In a response to a question from the session’s chair, Jessica Sanger, of Germany’s trade association the Borsenverein, Gui questioned the acceptance of the Chinese Publishers Association into the International Publishers Association, raising one of the industry’s most sensitive topics. “I am not quite sure how to proceed with my own advocacy from here. But I would like to know why the Chinese Publishers Association is allowed to be part of the IPA. How is this defensible against the IPA’s values?”

This prompted a question from the floor from Hugo Setzer, vice-president of the IPA. He asked Jennifer Clement, President of PEN International, who had spoken earlier, how she saw collaboration between the IPA and PEN progressing. Clement replied that there would be collaboration, but added: “At PEN we have strict rules about who we take money from. For example, we would not take money from any organisation backed by China.”

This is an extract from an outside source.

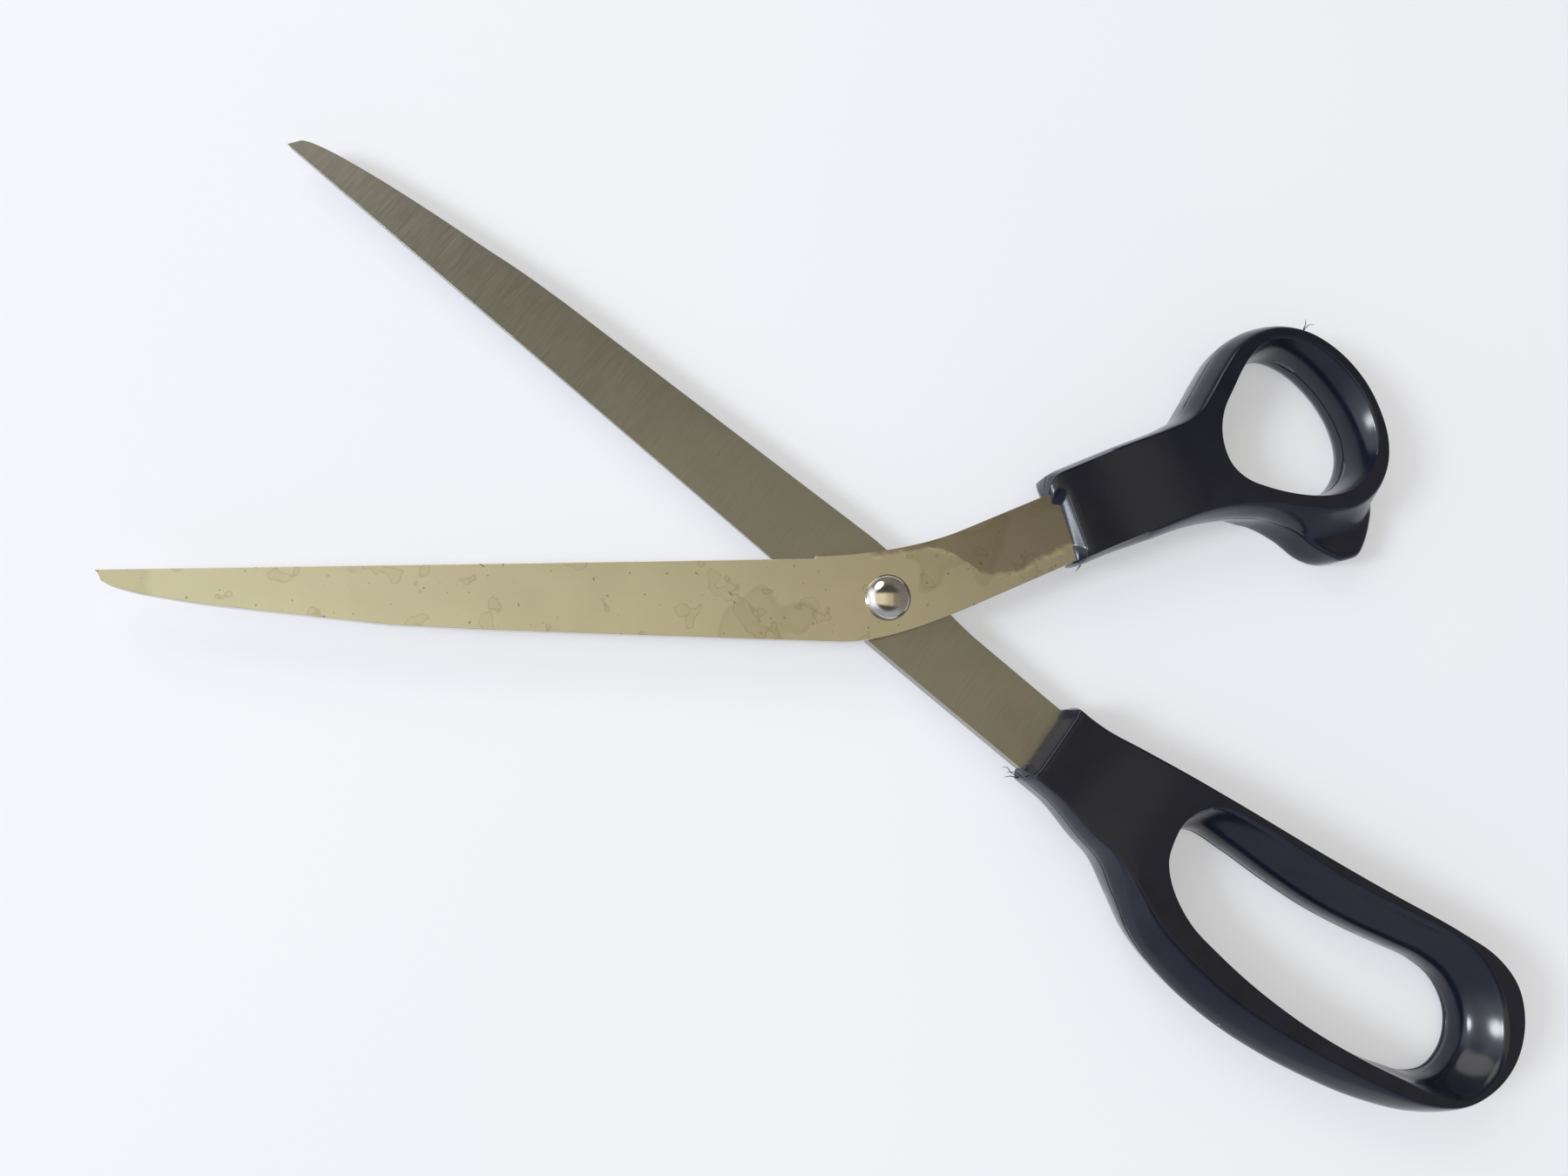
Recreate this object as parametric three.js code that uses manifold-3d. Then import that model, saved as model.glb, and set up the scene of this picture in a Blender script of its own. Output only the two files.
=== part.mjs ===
// Office scissors with moulded handles, in millimetres, +Z up, lying open on their side.
//
// Two stamped blades cross at a domed rivet. Each blade runs back into a flat tang, and
// a plastic handle is moulded round each tang: a long loop for the fingers and a round
// ring for the thumb. The origin is on the pivot axis at the level the scissors lie on.
// Each half is drawn along its closing line, the line from the pivot to the blade's tip,
// with the tip towards -X. The finger half keeps that line on X; the thumb half lies over
// it, turned by the opening angle.
import * as THREE from 'three';
import { mergeVertices } from 'three/addons/utils/BufferGeometryUtils.js';
import Module from 'manifold-3d';

const wasm = await Module();
wasm.setup();

// ---- Driving dimensions ------------------------------------------------------------

const OPEN_ANGLE = 35.4; // degrees between the two closing lines, as the scissors lie

// Blades
const BLADE_LENGTH = 116.5; // pivot axis to tip
const BLADE_THICKNESS = 2.2;
const BLADE_GAP = 0.3; // between the flat faces that slide on each other
const SPINE_WIDTH = 7.3; // closing line to the back of the blade
const HEEL_WIDTH = 6.2; // closing line to the end of the cutting edge
const HEEL_TO_PIVOT = 12;
const TIP_CROSSING = 0.1; // how far the tip reaches over the closing line
const GRIND_WIDTH = 0.4; // slope of the cutting edge, seen from above

// Tangs and the sockets moulded round them
const TANG_WIDTH = 12;
const TANG_DEPTH = 24; // length of tang inside the handle
const TANG_CORNER = 3;
const ANCHOR_RADIUS = 2.5; // hole in the tang that the plastic flows through
const ANCHOR_DEPTH = 14; // from the handle's mouth
const MOULD_GAP = 0.3;
const SOCKET_THICKNESS = 8;
const LOOP_THICKNESS = 11;
const FLAT_START = 24; // from the mouth to where the handle has its full thickness

// Rivet and washer
const SHANK_RADIUS = 2.3;
const PIVOT_CLEARANCE = 0.1; // radial, and under the head and the washer
const HEAD_RADIUS = 3.7;
const HEAD_RIM = 0.4;
const HEAD_DOME = 1.8;
const TAIL_RADIUS = 3.2;
const TAIL_FLAT = 2.2; // radius of the flat end that the scissors rest on
const WASHER_RADIUS = 4.2;
const WASHER_THICKNESS = 0.6;

// Stop on the thumb ring: it meets the finger loop when the blades close
const STOP_HEIGHT_ABOVE_MIDDLE = 1;
const STOP_EDGE = 0.8;

// How finely round shapes are divided
const ROUND_STEPS = 32;
const OUTLINE_STEPS = 72;
const HOLE_STEPS = 48;
const WALL_STEPS = 3;

const MIDDLE = LOOP_THICKNESS / 2; // height of the plane the blades slide on

// Each half's own figures. `cutting` is the side of the closing line, +1 or -1, that its
// cutting edge is on, and `level` says whether its blade lies above or below the middle.
// The tang leaves the closing line at `tangAngle`, in degrees, beside the pivot by
// `tangOffset`, and the handle's mouth crosses it at `mouth` from the pivot.
const THUMB_HALF = { cutting: 1, level: 1, tangAngle: 24, tangOffset: -0.6, mouth: 33.3 };
const FINGER_HALF = { cutting: -1, level: -1, tangAngle: -2.5, tangOffset: -1, mouth: 34.8 };

// ---- Materials ---------------------------------------------------------------------

function steel(color, roughness) {
  return new THREE.MeshStandardMaterial({ color, roughness, metalness: 1 });
}

function blackPlastic() {
  return new THREE.MeshStandardMaterial({ color: 0x24262c, roughness: 0.32, metalness: 0 });
}

// ---- Solids ------------------------------------------------------------------------

function toSolid(geometry) {
  const bare = geometry.clone();
  bare.deleteAttribute('normal');
  bare.deleteAttribute('uv');
  const merged = mergeVertices(bare);
  return new wasm.Manifold(new wasm.Mesh({
    numProp: 3,
    vertProperties: new Float32Array(merged.attributes.position.array),
    triVerts: new Uint32Array(merged.index.array),
  }));
}

function toGeometry(solid) {
  const { vertProperties, triVerts } = solid.getMesh();
  const geometry = new THREE.BufferGeometry();
  geometry.setAttribute('position', new THREE.BufferAttribute(vertProperties, 3));
  geometry.setIndex(new THREE.BufferAttribute(triVerts, 1));
  geometry.computeVertexNormals();
  return geometry;
}

function plate(shape, thickness, bottom) {
  const geometry = new THREE.ExtrudeGeometry(shape, {
    depth: thickness,
    bevelEnabled: false,
    curveSegments: ROUND_STEPS / 2,
  });
  return geometry.translate(0, 0, bottom);
}

function roundHole(x, y, radius) {
  const corners = [];
  for (let step = 0; step < ROUND_STEPS; step += 1) {
    const turn = (step / ROUND_STEPS) * 2 * Math.PI;
    corners.push(new THREE.Vector2(x + radius * Math.cos(turn), y + radius * Math.sin(turn)));
  }
  return new THREE.Path(corners);
}

// Where a half's blade starts, above or below the middle plane
function bladeBottom(half) {
  return half.level > 0 ? MIDDLE + BLADE_GAP / 2 : MIDDLE - BLADE_GAP / 2 - BLADE_THICKNESS;
}

// The frame in which a handle is drawn: the origin at the middle of its mouth, X along
// the tang, away from the pivot.
function tangFrame(half) {
  const angle = THREE.MathUtils.degToRad(half.tangAngle);
  return new THREE.Matrix4()
    .makeRotationZ(angle)
    .multiply(new THREE.Matrix4().makeTranslation(half.mouth, half.tangOffset, 0));
}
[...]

The question of whether to engage or not is one that the publishing industry is battling with; some feel that it is better to have countries like China inside the organisation than out, that more is achieved through dialogue. Others take a purer stance and say that a line has to be drawn somewhere. It is a debate that continues.

Clement also used the occasion to highlight gender issues. “I am the first woman President of PEN International. Therefore, one of my missions has been to help women writers and explore how violence against women creates censorship. The immeasurable variety of violence that women face–- from sex-selective abortion to stolen girls who are sold and trafficked, to female students at universities who are rated and slut-shamed on social media – one common result is that it silences the voices of women.

“The historic lack of freedom for women and girls has in the past and is also in the present day almost always defended by reference to culture, religion and tradition. These arguments underscore that few groups have suffered greater violation of human rights in the name of culture than women.

“It is the extraordinary legacy of women writers and journalists that inspire us at PEN to continue fighting the many barriers women writers still face. Whether that is censorship in the form of physical or emotional violence, a society that stereotypes and marginalizes them, or a publishing industry that still sees women earning less, publishing less, and being reviewed less than their male peers. Because of this PEN has created the PEN’s Women’s Manifesto, which stands for non-violence, safety, education, access and parity.”